The rising number of hate crimes against minorities must serve as a wake-up call for the European Parliament and political parties to effectively limit all forms of hate speech in election campaigns
One year ago, Dutch MEP Marcel de Graaff, who co-chairs the Europe of Nations and Freedom group, described Muslims as a dangerous threat and accused them of “launch[ing] Europe back to the Middle Ages”.
He equated the religion of Islam with “gender inequality, polygamy, child marriage, slavery and honour killings”. The kind of rhetoric that Muslims have unfortunately become accustomed to. As a response, the European Parliament Anti-Racism and Diversity Intergroup (ARDI), together with 50 MEPs and the Forum of European Muslim Youth and Student Organisations (FEMYSO), published an open letter to the President of the European Parliament, Antonio Tajani.
They called for appropriate actions to be taken to denounce Islamophobic hate speech in the Parliament. To this day, Tajani has not responded nor has there been any action taken against De Graaff by the European Parliament.
Such speech is a dangerous reflection of the rhetoric used by supremacist extremists that want to get rid of Muslims to “purify” their societies of the existential threat that they supposedly pose. At the core of the arguments of De Graaff and many other European politicians are the very same ideas that motivated a terrorist who attacked mosques and murdered 51 people in Christchurch. Casting the New Zealand attacks as a distant, horrible phenomenon together with hollow ‘thoughts and prayers’, means ignoring the local roots of the violence that led to this massacre.
The European Parliament must act to end all forms of hate speech in the Parliament, and send out a strong message to all candidate MEPs that hate speech in election campaigns will not be tolerated. Hate speech includes effectively inciting hatred against a specific individual, like French National Rally Leader Marine Le Pen’s incitement to hatred when Yasmine Ouirhene won the Young European of the Year prize. But it can also mean a constant demonisation of entire groups and their institutions, a characteristic of many right-wing political parties and movements.
It is time for the European Commission, Council and Parliament to recognise the existence of a global white extremist ideology. The far-right Norwegian mass killer Andrej Breivik, who feared European ‘cultural suicide’ by Muslims, also drew on the same extremist ideology as the terrorist who waged the Christchurch attacks, some of which is rooted in the Serbian extreme-right propaganda that motivated the killings of 8,000 Muslim men in the Srebrenica genocide.

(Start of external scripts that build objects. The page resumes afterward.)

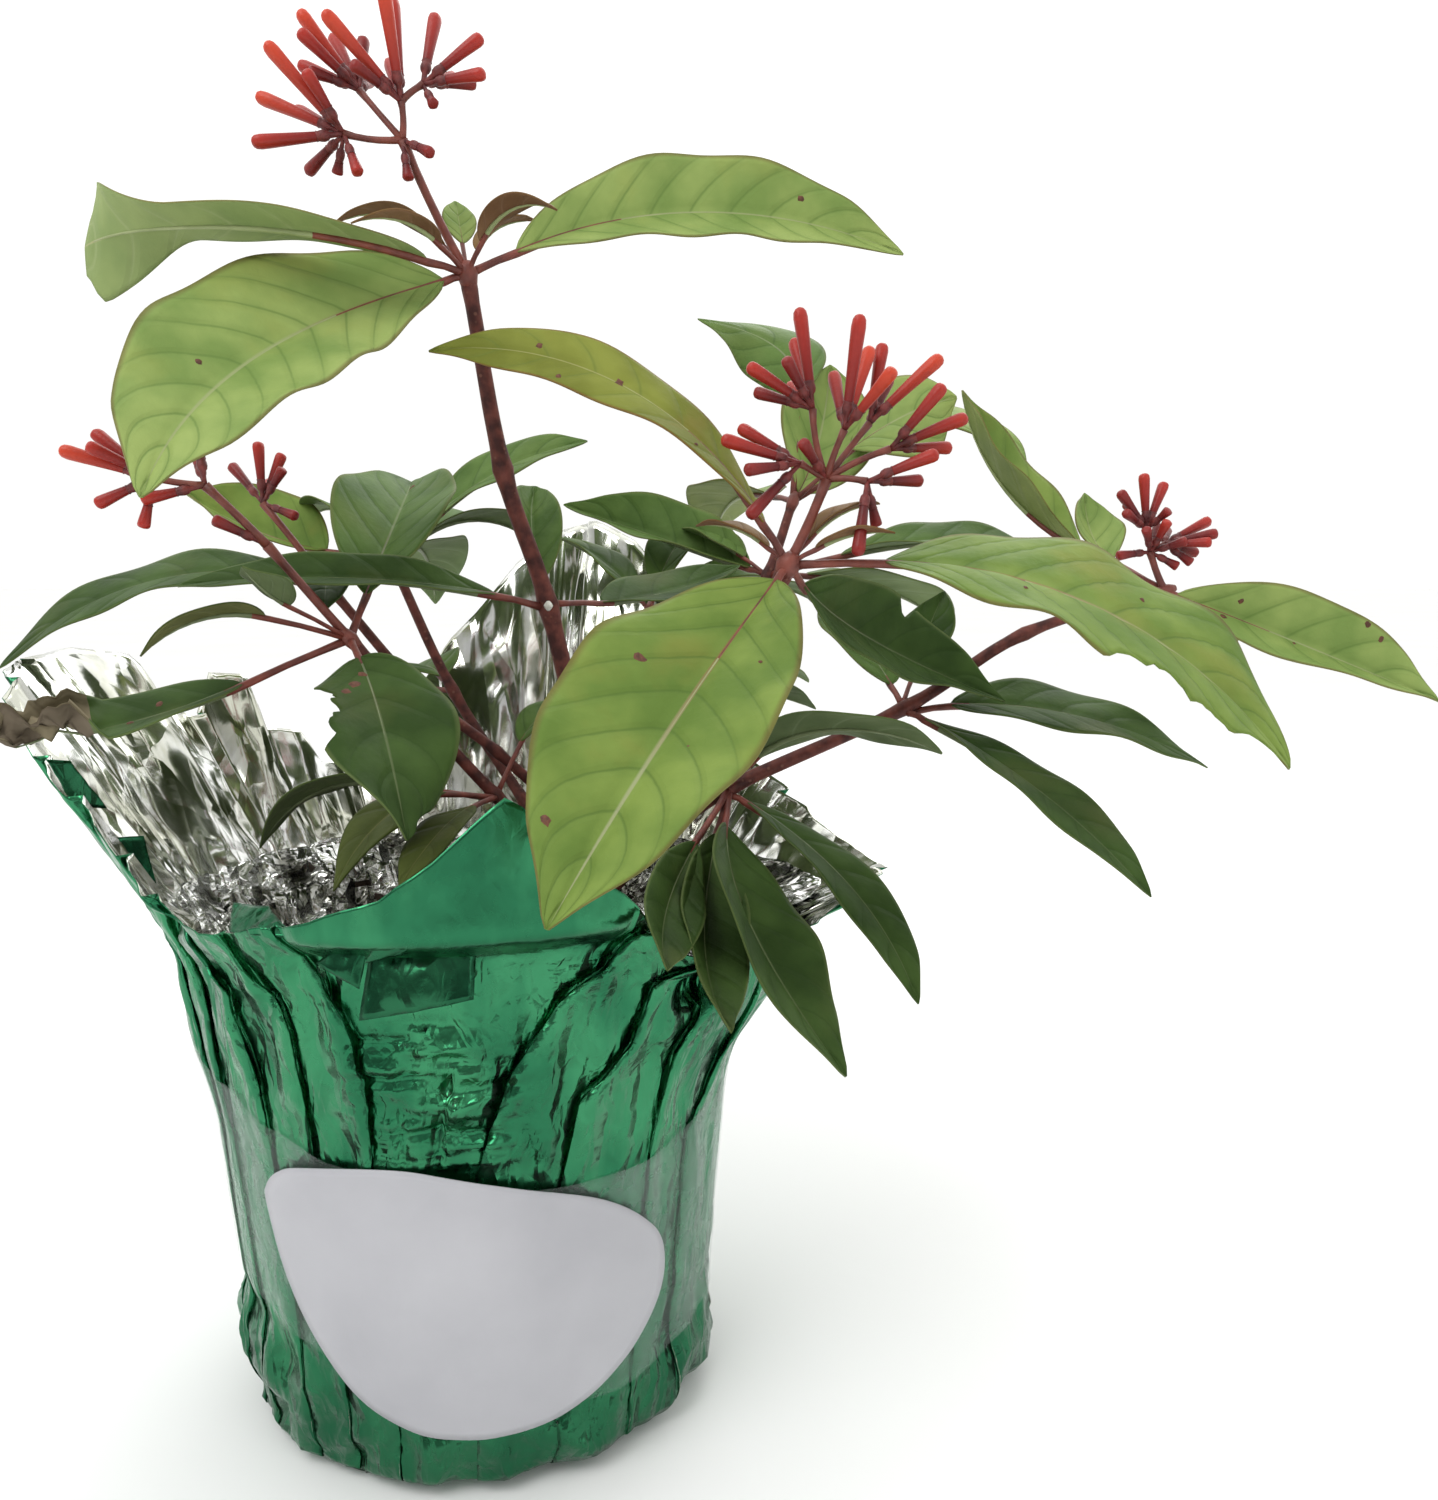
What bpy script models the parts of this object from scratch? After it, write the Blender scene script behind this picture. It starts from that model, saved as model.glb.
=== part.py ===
"""Flowering firebush in a nursery pot wrapped in pleated foil.

Metres, +Z up. The origin is the middle of the flat underside of the foil
cover. The plant's front, with the bare label, looks towards -Y.
"""
import random
from math import cos, pi, radians, sin

import bmesh
import bpy
from mathutils import Vector

# Driving dimensions of the pot and what wraps it
GAP = 0.0003
FOIL_THICKNESS = 0.0007
FOIL_FOOT_RADIUS = 0.0525
NECK_HEIGHT = 0.118
NECK_RADIUS = 0.0695
PLEATS = 22
POT_HEIGHT = 0.113
POT_FOOT_RADIUS = 0.0510
POT_RIM_RADIUS = 0.0640
POT_WALL = 0.0012
POT_RIM_HEIGHT = 0.0100
POT_ROLL = 0.0020
POT_EDGE = 0.0010
SOIL_LEVEL = 0.1030
BAND_BOTTOM = 0.0180
BAND_TOP = 0.0760
BAND_THICKNESS = 0.0005
LABEL_WIDTH = 0.0980
LABEL_BOTTOM = 0.0195
LABEL_TOP = 0.0770
LABEL_HEADING = -82.0
LABEL_THICKNESS = 0.0004
LABEL_CURVE = 0.0002

# Foil body: height and mean radius from the foot to the pot's rim
BODY_PROFILE = (
    (0.0030, 0.0570), (0.0160, 0.0590), (0.0780, 0.0645), (NECK_HEIGHT, NECK_RADIUS),
)

# Foil collar: heading in degrees, reach and height of its rim
RIM = (
    (-180, 0.1120, 0.1830), (-165, 0.1000, 0.1620), (-150, 0.0860, 0.1420),
    (-125, 0.0760, 0.1300), (-105, 0.0760, 0.1350), (-88, 0.0780, 0.1520),
    (-72, 0.0790, 0.1660), (-55, 0.0770, 0.1380), (-40, 0.0750, 0.1260),
    (-20, 0.0840, 0.1220), (5, 0.1060, 0.1370), (25, 0.0960, 0.1420),
    (45, 0.0920, 0.1620), (65, 0.0960, 0.1950), (85, 0.1000, 0.2200),
    (105, 0.0920, 0.2000), (125, 0.0900, 0.1750), (145, 0.0960, 0.1780),
    (165, 0.1080, 0.1890),
)

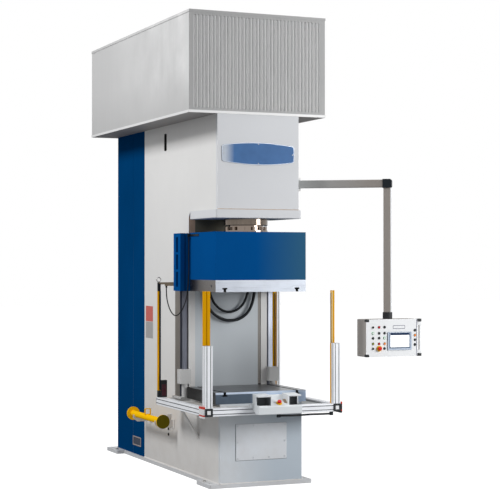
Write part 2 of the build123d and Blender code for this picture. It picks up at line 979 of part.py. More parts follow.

Indeed, Austrian newspaper Der Standard highlighted the terrorist’s links to far-right networks in the German and Austrian army. These European roots must not come as a surprise. Figures from the Fundamental Rights Agency of the EU, the OSCE and numerous civil society organisations have long been warning of a huge rise in anti-Muslim attacks. They also point to the increase in far-right governments, parties and movements in Europe which combine racist speech and anti-European agendas.
The terrorist attacks in New Zealand were caused by white supremacist ideology that threatens both Muslims and the entire European project. So why have the European Parliament and the Council of the EU still not adopted resolutions to combat Islamophobia?
The European Parliament can only vote on a resolution if a motion for one is put forward by MEPs. The Council of the EU, as the EU’s inter-governmental institution, is presided over by a different member state every six months. The lack of commitment to counter Islamophobia is therefore not surprising, given that the last presidency was held by the right-wing Austrian government. Indeed, since Islamophobia has become an accepted practice in almost all EU member states, it is equally less surprising that the Council has shown no inclination to protect Muslim communities.
The Christchurch attack took place 70 days before the European elections. This must serve as a wake-up call for the Parliament and the Council to approve a declaration on the fight against Islamophobia and on the development of a common security approach to protect Muslim communities and institutions in Europe better.
It should invite EU member states to adopt and implement a holistic strategy to prevent and fight all forms of Islamophobia, as part of their policies on preventing racism, xenophobia, radicalisation and violent extremism. The European Commission must classify far-right extremists of whatever name, title or label, as a global terrorist network, who committed attacks ranging from the Tree of Life and Poway Synagogues in the USA to the mosques in New Zealand.
Systematic hate speech against Muslims online and offline fuel each other.
Christchurch is the violent proof of the result of normalising Islamophobia. Yet the staggering lack of leadership by most political figures in Europe in openly supporting their Muslim communities and taking concrete actions against Islamophobia further normalises the problem.
The EU must ensure it is not turning a blind eye to political extremism in any of its forms. It is the responsibility of the Commission, Council and Parliament to protect all EU citizens and residents, of every background and creed.